Energy experts say trucks use at least three times as much energy as trains, per tons carried. “There is a lack of trustworthy information evaluating different technologies for fleets to make investment decisions,” stated Hiroko Kawai, NACFE leader. “The freight industry, and the trucking industry in particular, have been burned by a snake-oil salesman approach to technology.”

NACFE will collect, assess and circulate information on performance and efficiency benefits to technology developers, fleet owners and truck drivers, RMI officials indicated. RMI’s vision is to secure a world that is thriving, verdant and secure, for all, forever, according to company literature. One of its missions is to “drive the transition from coal and oil to efficiency and renewables.”

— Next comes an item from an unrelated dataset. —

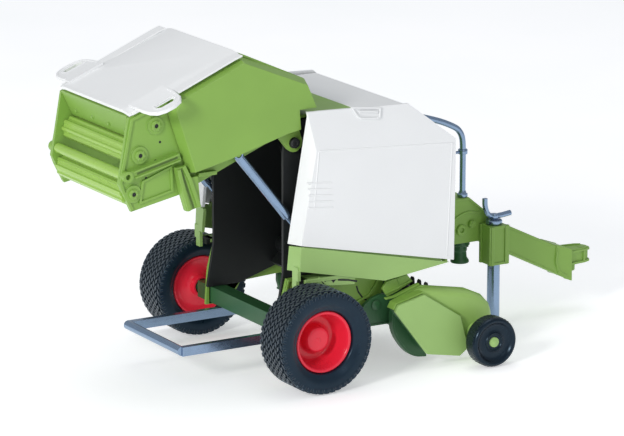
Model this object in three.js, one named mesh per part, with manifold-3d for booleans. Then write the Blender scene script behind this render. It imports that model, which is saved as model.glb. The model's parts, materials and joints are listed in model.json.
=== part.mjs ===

NACFE describes its goals to develop a profitable, safe and efficient trucking industry as follows:

•Define freight efficiency metrics in a way that is consistent with industry customers

•Build and maintain an easy to access clearinghouse of information

•Rate technologies or methods based on certified testing and results

•Develop new methods and gather new information as needed

•Evaluate and advise users on improvements about configurations and maintenance based on industry best practices

•Educate drivers and fleets about conditions that affect efficiency

•Predict efficiency gains for specific technology combinations

Speakers at NACFE’s inaugural meeting included Patrick Davis, the U.S. Department of Energy’s program manager of vehicle technologies, and Dimitri Kazarinoff, vice president and general manager of hybrid power systems at Eaton Corp.

Trucks transport approximately 70 percent, or 10 billion tons, of all U.S. freight annually, according to the American Trucking Assoc., though the recession cut the amount of freight delivered in the past year by 10 percent. The Center for Transportation Analysis at Oak Ridge National Laboratory determined in 2007 that the 2.2 million registered trucks in the United States averaged 5.1 miles per gallon.

As the trucking industry faces pressure to increase its fuel efficiency, Congress is considering bills that would extend a 25 percent tax credit to all new freight rail expansion, Reuters reported.